'''
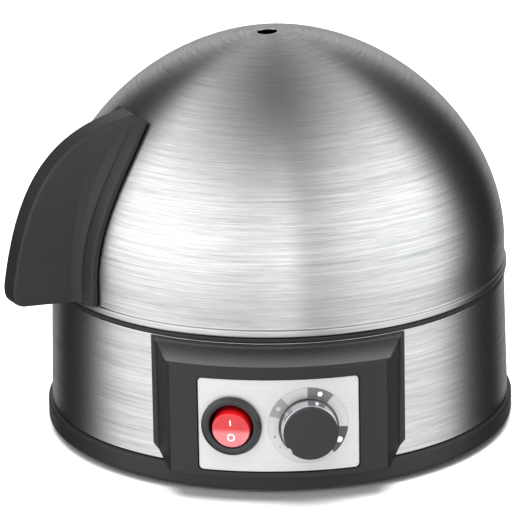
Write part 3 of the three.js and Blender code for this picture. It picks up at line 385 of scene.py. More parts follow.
carve(base, [drum("well", 3.6, 2, 6, on_circle(PILLAR_CIRCLE, a)) for a in CORNER_AZIMUTHS]
      + [drum("hole", 1.8, 2, 12, on_circle(PILLAR_CIRCLE, a)) for a in CORNER_AZIMUTHS]
      + [drum("pocket", 6.3, 2, 4.2, on_circle(FOOT_CIRCLE, a)) for a in CORNER_AZIMUTHS]
      + [slot_tool("vent", 1.5, 35.5, 46.5, 2, 6, np.radians(45 * i + 22.5)) for i in range(8)])
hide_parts("base_cover")


# -------------------------------------------------------------------------------------- feet
# Four moulded rubber feet, pressed into the pockets of the base, with a soft rounded rim and a
# shallow ring in the sole that grips the worktop.


def moulded_rubber():
    """Black nitrile rubber: nearly no gloss, a faint bloom in patches and a fine matt grain."""
    material, tree, shader = surface("moulded_rubber", "#161617", 0.0, 0.85, IOR=1.52)
    place = add(tree, "TexCoord").outputs["Object"]
    bloom = add(tree, "TexNoise", {"Vector": place, "Scale": 1 / (5 * MM), "Detail": 4.0}).outputs[0]
    grain = add(tree, "TexNoise", {"Vector": place, "Scale": 1 / (0.4 * MM), "Detail": 2.0}).outputs[0]
    tint = add(tree, "Mix", {0: bloom, 6: colour("#141415"), 7: colour("#262628")}, data_type="RGBA")
    bump = add(tree, "Bump", {"Strength": 0.3, "Distance": 0.05 * MM, "Height": grain})
    tree.links.new(tint.outputs[2], shader.inputs["Base Color"])
    tree.links.new(bump.outputs[0], shader.inputs["Normal"])
    return material


rubber = moulded_rubber()
foot_outline = arcs([(0, 0.5, 0), (3.4, 0.5, 0.3), (3.8, 0, 0.3), (5.6, 0, 0.5), (6, 1.2, 0.5),
                     (6, 3.9, 0.3), (0, 3.9, 0)])
for number, azimuth in enumerate(CORNER_AZIMUTHS, 1):
    foot = solid(f"rubber_foot_{number}", [lathe(foot_outline, 64) + on_circle(FOOT_CIRCLE, azimuth)],
                 rubber, "housing")
    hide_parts(f"foot_{number}")


# ------------------------------------------------------------------------------------ screws
# Pan-head self-tapping screws in zinc-plated steel, with a cross recess and a rolled thread. The
# same screw holds the base (4), the control housing (2) and the handle (2).


def plated_zinc():
    """Bright zinc plate over turned steel: cool grey, half matt, with faint rings from turning and
    a clouded passivation layer."""
    material, tree, shader = surface("zinc_plated_steel", "#b9bcc0", 1.0, 0.34)
    place = add(tree, "TexCoord").outputs["Object"]
    cloud = add(tree, "TexNoise", {"Vector": place, "Scale": 1 / (2.5 * MM), "Detail": 5.0}).outputs[0]
    gloss = add(tree, "MapRange", {"Value": cloud, 3: 0.26, 4: 0.46}).outputs[0]
    tint = add(tree, "Mix", {0: cloud, 6: colour("#a9adb2"), 7: colour("#c9cbcc")}, data_type="RGBA")
    tree.links.new(tint.outputs[2], shader.inputs["Base Color"])
    tree.links.new(gloss, shader.inputs["Roughness"])
    return material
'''
Work required: Repeat, word for word, the lines from the opening of the material through the line containing "# shallow ring".

Correct response:
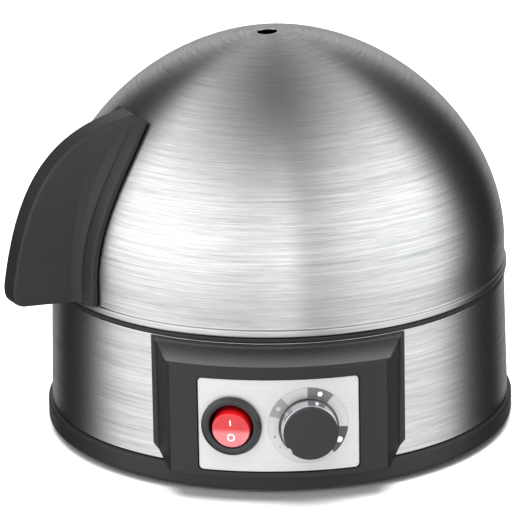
Write part 3 of the three.js and Blender code for this picture. It picks up at line 385 of scene.py. More parts follow.
carve(base, [drum("well", 3.6, 2, 6, on_circle(PILLAR_CIRCLE, a)) for a in CORNER_AZIMUTHS]
      + [drum("hole", 1.8, 2, 12, on_circle(PILLAR_CIRCLE, a)) for a in CORNER_AZIMUTHS]
      + [drum("pocket", 6.3, 2, 4.2, on_circle(FOOT_CIRCLE, a)) for a in CORNER_AZIMUTHS]
      + [slot_tool("vent", 1.5, 35.5, 46.5, 2, 6, np.radians(45 * i + 22.5)) for i in range(8)])
hide_parts("base_cover")


# -------------------------------------------------------------------------------------- feet
# Four moulded rubber feet, pressed into the pockets of the base, with a soft rounded rim and a
# shallow ring in the sole that grips the worktop.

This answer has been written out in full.